When at last my feet could no longer keep up with my enthusiasm for sightseeing, I decided it was time for sustenance and a rest. Suddenly, however, my trip went awry. A strong warning was given to me by the concierge earlier in the day, “Watch the bicyclists; stay on the pedestrian sidewalks at all times.” It is estimated that over 600,000 bicycles are peddled along the cobblestone streets so I adhered to the advice, yet was still run over by an out-of-control cyclist who hit me from behind on the pedestrian path. Thank goodness that was AFTER a full day of wonderful activities.

The kind folks at The Dylan patched me up – literally. They then set me up with a comfortable seat by the roaring fire in Brasserie Occo. Afternoon teatime is super, but afternoon “High Wine Time” is even better. French pastries and savory treats were served with a flight of three wines paired perfectly with the delicious assortment of sweet and savory delights.

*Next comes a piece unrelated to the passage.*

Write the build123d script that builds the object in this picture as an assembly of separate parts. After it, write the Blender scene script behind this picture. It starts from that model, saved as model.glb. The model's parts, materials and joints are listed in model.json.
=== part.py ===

It was just what the doctor ordered.

Feeling out of sorts, I scraped my dinner plans, had a hot soak in the relaxing oversized tub back in my room, nibbled on the homemade trail mix and crisp ripened apples that housekeeping delivered during turndown service, and then slipped under the luxurious covers in my bed for a wonderful slumber. However, I awoke stiffened, and in tremendous pain. I rang the front desk and they jumped to my aid, helping me get organized and ready for my departure.

I may not have seen everything on the list as planned, but I came away with a delightful impression of Amsterdam for its beauty, history, innovation and art. More than anything else, I left with an appreciation for the hospitable Hotel Dylan, and how they managed to not only rescue me in my time of need, but did so in such an effortless and generous manner that my stay was still lovely even under the difficult circumstances.

Amsterdam’s motto is IAMsterdam. After my whirlwind visit with highlights and lowlights, I feel that now I am Amsterdam too!